By the time I fell asleep, it seemed the fire was moving in the opposite direction. During the course of the evening, it was reported that a cemetery was on fire and even the stones were burning. I knew it had to be the Alum Creek Cemetery I had just visited. As soon as the smoke clears and the fireman are gone, I will go and see just how much damage the tombstones suffered. I know the thick stand of trees are surely reduced to stubs.

Just a few yards down from the cemetery a cluster of old buildings have long housed the Alum Creek Antique Center. Mother and I used to go there regularly, but the stores we had frequented closed and the stores that replaced them were not to our liking, so we stopped going there in favor of the antique stores in Elgin and Smithville. The last time I went out there, I spent most of my time in a building lined with old, musty books and a proprietor who would see you pick up a book on, say the history of something, and then start pulling books from every corner of the building that had the slightest connection to the subject. Drove this confirmed browser crazy, so I never went back.

From the reports I've heard the cluster of buildings burned to the ground last night. My first thought was all those books gone. My second thought was for the few stores that carried really fine antiques and all that history that was gone in the blink of an eye.
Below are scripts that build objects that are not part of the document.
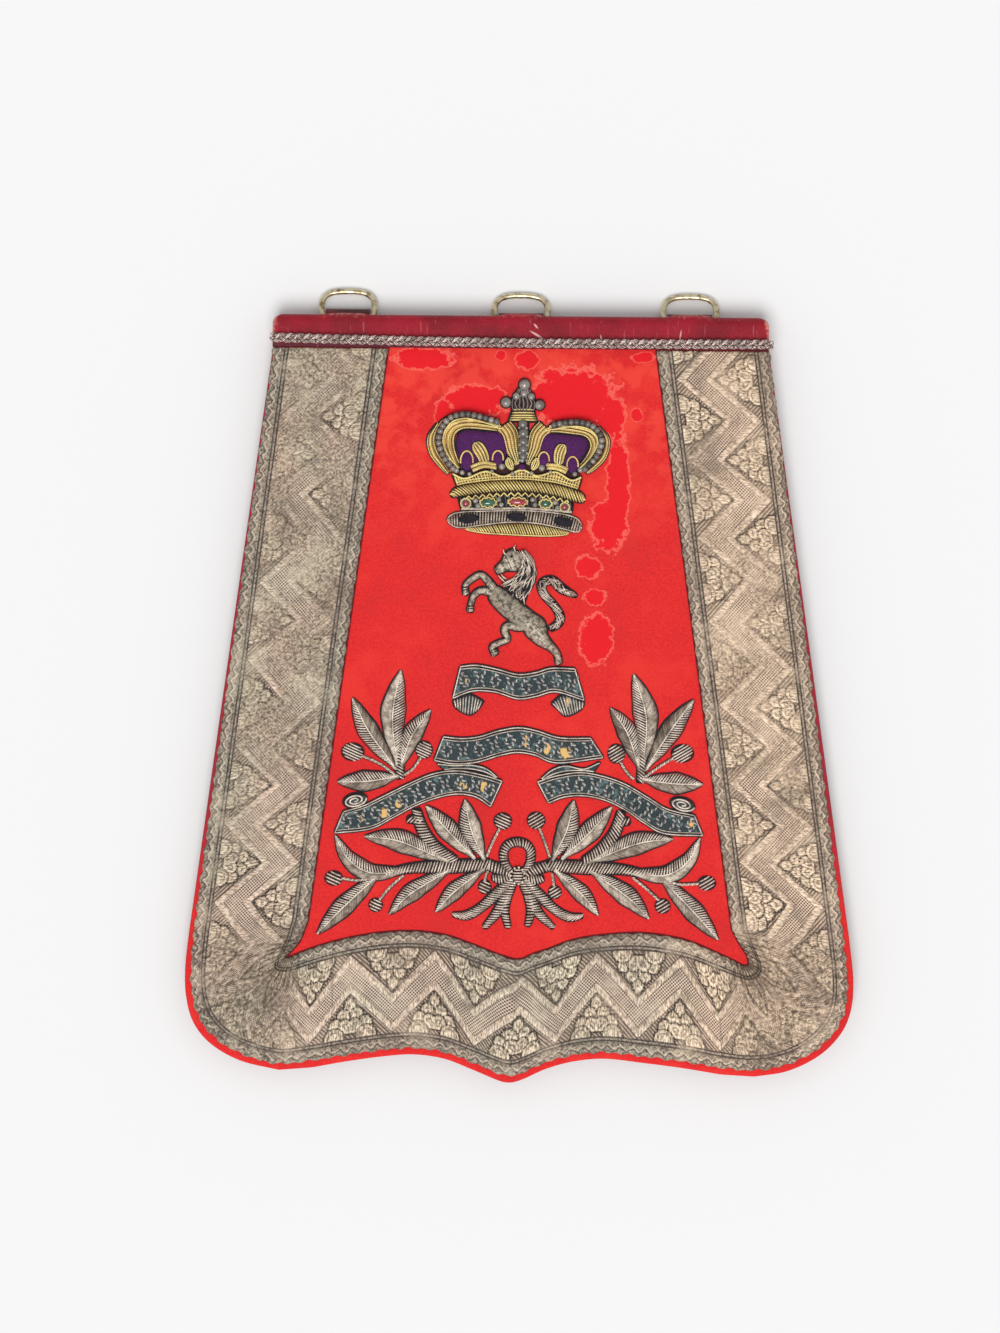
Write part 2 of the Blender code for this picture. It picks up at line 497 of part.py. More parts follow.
def build_crown():
    cushion("crown_cross", [Vector(p) for p in CROSS_OUTLINE], TRIM_BASE, 3, "silver_wire", part)
    cushion("crown_cap_left", [Vector(p) for p in LEFT_CAP], TRIM_BASE, 2.6, "purple_velvet", part)
    cushion("crown_cap_right", [Vector(p) for p in RIGHT_CAP], TRIM_BASE, 2.6, "purple_velvet", part)
    for name, edges, section, height, look in (
            ("crown_arch_left", LEFT_ARCH, ROLL, 3.2, "gold_wire"),
            ("crown_arch_right", RIGHT_ARCH, ROLL, 3.2, "gold_wire"),
            ("crown_arch_middle", MIDDLE_ARCH, ROLL, 3.4, "gold_wire"),
            ("crown_rim", CROWN_RIM, FLAT, 2.0, "gold_wire"),
            ("crown_roll", CROWN_ROLL, ROLL, 3.2, "gold_wire"),
            ("crown_jewel_band", JEWEL_BAND, FLAT, 1.6, "silver_wire"),
            ("crown_ermine", ERMINE, ROLL, 3.0, "silver_wire"),
            ("crown_foot", CROWN_FOOT, ROLL, 1.6, "gold_wire")):
        level_strip(name, edges, section, TRIM_BASE, height, 2, look, part)
    for name, centre, radii, look in JEWELS:
        dome(name, centre, radii, 0, TRIM_BASE + 1.6 + GAP, 1.8, look, part)


# A padded roll along a spine, a little lower at its two ends.
def roll(name, spine, widths, base, height, steps, look, collection):
    edges = spine_edges(spine, widths, steps)
    last = len(edges[0]) - 1
    heights = [height * (0.62 if i in (0, last) else 1) for i in range(last + 1)]
    return strip(name, edges, ROLL, base, heights, look, collection)


def build_horse():
    level_strip("horse_head", HORSE_HEAD, ROLL, TRIM_BASE, 2.6, 2, "silver_wire", part)
    level_strip("horse_mane", HORSE_MANE, ROLL, TRIM_BASE, 3.2, 2, "silver_wire", part)
    body = level_strip("horse_body", HORSE_BODY, ROLL, TRIM_BASE, 3.2, 1, "silver_wire", part)
    legs = [roll(f"leg_{i}", *leg, TRIM_BASE + 0.02 * (i + 1), 1.9, 1, "silver_wire", helpers)
            for i, leg in enumerate(HORSE_LEGS)]
    combine(body, legs, "UNION")
    roll("horse_tail", *HORSE_TAIL, TRIM_BASE, 2.2, 1, "silver_wire", part)


def build_scrolls():
    for name, edges in SCROLLS.items():
        small = "curl" in name or "fold" in name
        level_strip(name, edges, FLAT, TRIM_BASE, 1.2 if small else 1.5, 2, "teal_silk", part)
    for name, centre, radii, turn in CURLS:
        dome(name, centre, radii, turn, TRIM_BASE, 1.4, "teal_silk", part)


# A leaf swells from its tip to the middle and narrows again to the foot on its stem.
def leaf(name, spine, width, base, collection):
    line = smooth(spine, 3)
    widths, heights = [], []
    for i in range(len(line)):
        t = i / (len(line) - 1)
        swell = math.sin(math.pi * t ** 0.85) ** 0.8
        widths.append(max(width * swell, LEAF_TIP if t < 0.5 else LEAF_FOOT))
        heights.append(LEAF_HEIGHT * (0.45 + 0.55 * swell))
    return strip(name, spine_edges(line, widths, 1), LEAF, base, heights, "silver_wire", collection)


def build_laurel():
    for name, (leaves, stems) in SPRAYS.items():
        stem = roll(name, *stems[-1], TRIM_BASE, 2, 1, "silver_wire", part)
        joined = [leaf(f"{name}_leaf_{i}", *drawn, TRIM_BASE + 0.02 * (i + 1), helpers)
                  for i, drawn in enumerate(leaves)]
        joined += [roll(f"{name}_twig_{i}", *twig, TRIM_BASE - 0.02, 1.5, 1, "silver_wire", helpers)
                   for i, twig in enumerate(stems[:-1])]
        combine(stem, joined, "UNION")
    for i, (x, down, wide, long) in enumerate(BERRIES):
        dome(f"berry_{i + 1}", (x, down), (wide, long), 0, TRIM_BASE, 2.2, "silver_wire", part)


def build_bow():
    knot = dome("bow", *BOW_KNOT, 0, TRIM_BASE, 3.4, "silver_wire", part)
    strands = [roll(f"bow_strand_{i}", *strand, TRIM_BASE + 0.02 * (i + 1), 2, 1, "silver_wire", helpers)
               for i, strand in enumerate(BOW_STRANDS)]
    combine(knot, strands, "UNION")


clear_scene()
part = new_collection("sabretache")
helpers = new_collection("helpers")
looks = {name: make_look(name) for name in LOOKS}
build_board()
build_pocket()
build_lace()
build_band()
build_cord()
build_slings()
build_crown()
build_horse()
build_scrolls()
build_laurel()
build_bow()
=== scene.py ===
import math

import bpy
import numpy as np
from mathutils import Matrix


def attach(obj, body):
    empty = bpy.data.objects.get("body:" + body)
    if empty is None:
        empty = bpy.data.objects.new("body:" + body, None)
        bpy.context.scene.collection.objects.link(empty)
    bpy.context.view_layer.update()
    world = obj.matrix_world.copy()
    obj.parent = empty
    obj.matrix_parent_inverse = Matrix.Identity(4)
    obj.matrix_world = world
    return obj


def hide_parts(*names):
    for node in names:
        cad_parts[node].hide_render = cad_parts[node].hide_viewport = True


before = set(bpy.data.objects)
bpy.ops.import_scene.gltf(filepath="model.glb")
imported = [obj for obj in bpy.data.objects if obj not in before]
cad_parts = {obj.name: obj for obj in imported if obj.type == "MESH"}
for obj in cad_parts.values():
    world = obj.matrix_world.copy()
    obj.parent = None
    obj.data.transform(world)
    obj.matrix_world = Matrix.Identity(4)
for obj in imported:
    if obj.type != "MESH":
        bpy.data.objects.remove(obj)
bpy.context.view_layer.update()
print("frame loaded")

mm = 0.001
drawingCentre = (1.85, 163.7)   # the point of the drawing that lies over the part's origin
clothLevel = 13.4               # top of the cloth
stitchLevel = 13.3              # where padded work meets the cloth, just inside its nap
fineWire = 0.3                  # radii of the embroidery's wires
plainWire = 0.34
boldWire = 0.4
body = "pouch"
rng = np.random.default_rng(1815)


# Shapes shared by the pieces

# Millimetres on the drawing (x, down, level) to metres in the part.
def toPart(spots):
    spots = np.asarray(spots, float)
    x = spots[..., 0] - drawingCentre[0]
    y = drawingCentre[1] - spots[..., 1]
    return np.stack([x, y, spots[..., 2]], -1) * mm


# A smooth line through points: cubics whose end slopes are half the step between the neighbours.
def smoothLine(points, perSpan=12):
    points = np.asarray(points, float)
    ends = np.vstack([2 * points[0] - points[1], points, 2 * points[-1] - points[-2]])
    t = (np.arange(perSpan) / perSpan)[None, :, None]
    p0, p1, p2, p3 = (ends[i:len(ends) - 3 + i, None, :] for i in range(4))
    spans = 0.5 * (2 * p1 + (p2 - p0) * t + (2 * p0 - 5 * p1 + 4 * p2 - p3) * t ** 2
                   + (3 * p1 - p0 - 3 * p2 + p3) * t ** 3)
    return np.vstack([spans.reshape(-1, points.shape[1]), points[-1]])


# Length along a line up to each of its points.
def runLength(line):
    steps = np.linalg.norm(np.diff(line[:, :2], axis=0), axis=1)
    return np.concatenate([[0], np.cumsum(steps)])


# Points at given shares (0 to 1) of a line's length.
def along(line, shares):
    run = runLength(line)
    wanted = np.clip(shares, 0, 1) * run[-1]
    return np.stack([np.interp(wanted, run, line[:, k]) for k in range(line.shape[1])], -1)


# A line redrawn with evenly spaced points.
def evenLine(line, count):
    return along(line, np.linspace(0, 1, count))


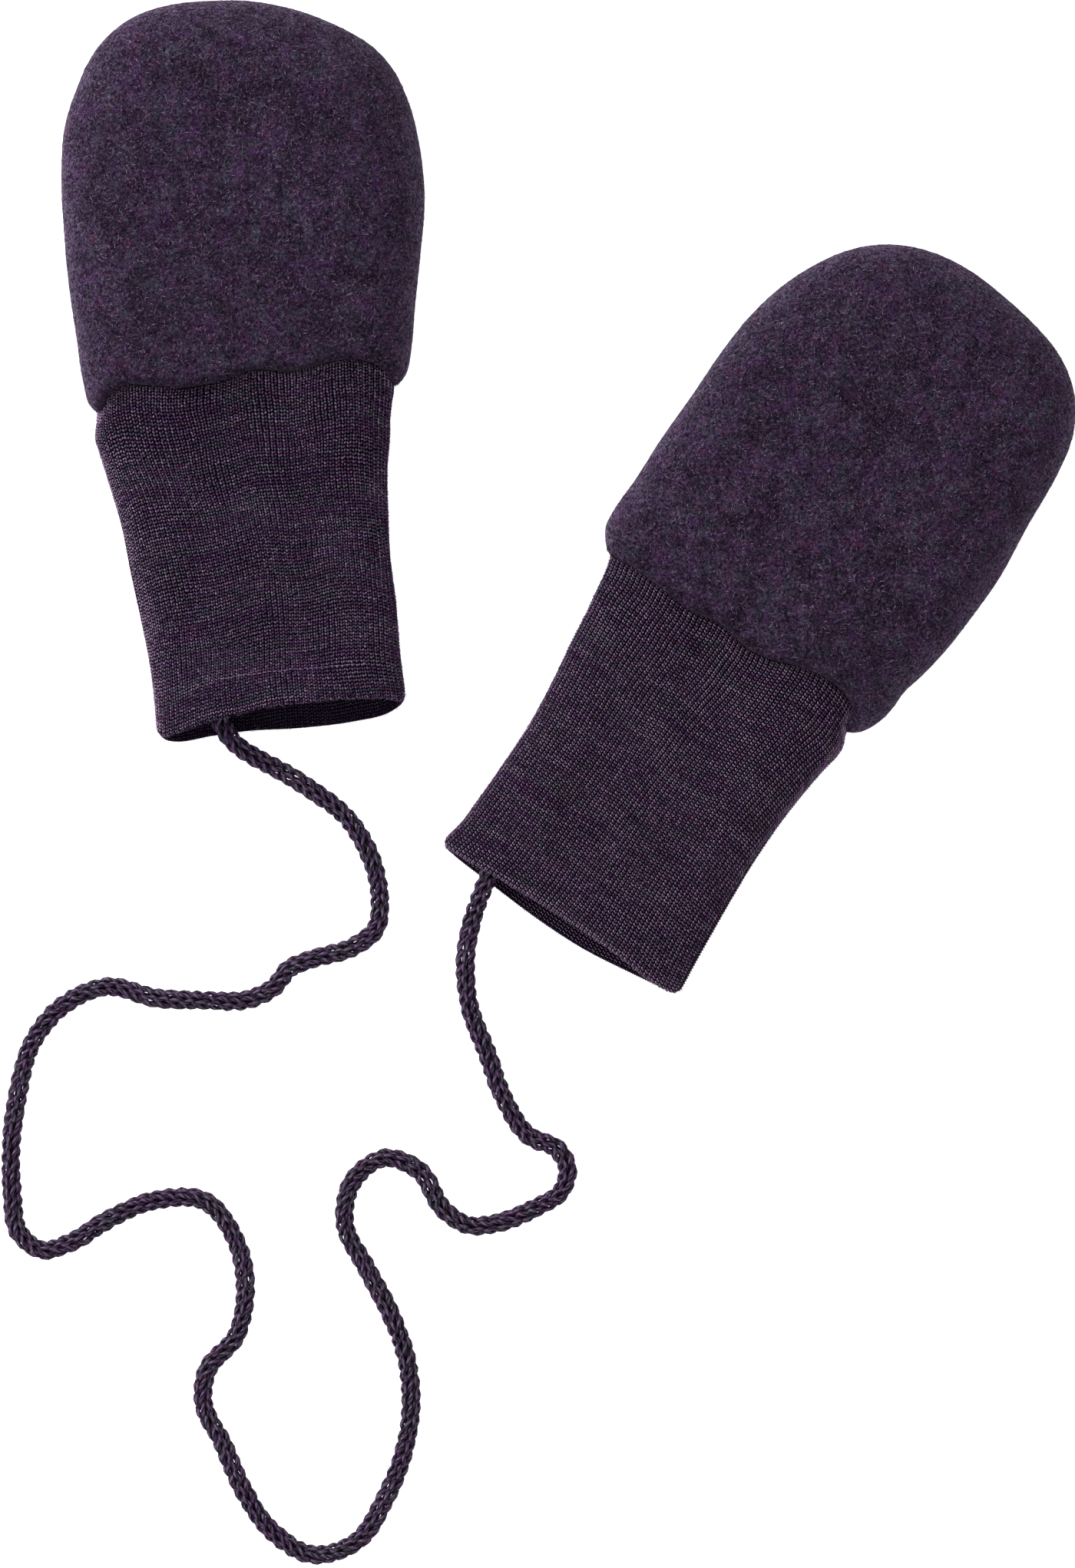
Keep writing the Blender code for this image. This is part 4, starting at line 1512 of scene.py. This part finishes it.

But when it gets right down to it, the 9 businesses that burned were a sad loss, but much worse was the loss of 23 homes that also burned, not to mention all of the livestock and wildlife that were affected. There was considerable effort made to evacuate as much of the livestock as possible, but those woods are full of deer, rabbits, birds, raccoons and countless other species who lost their homes and I'm sure many of them lost their lives.

One spark of a power line torn down by high winds. Continued high winds to whip that spark into a frenzy. 600 acres burned. Lush woods at 10:00 in the morning when I last saw them. Cinders and ash less than 24 hours later.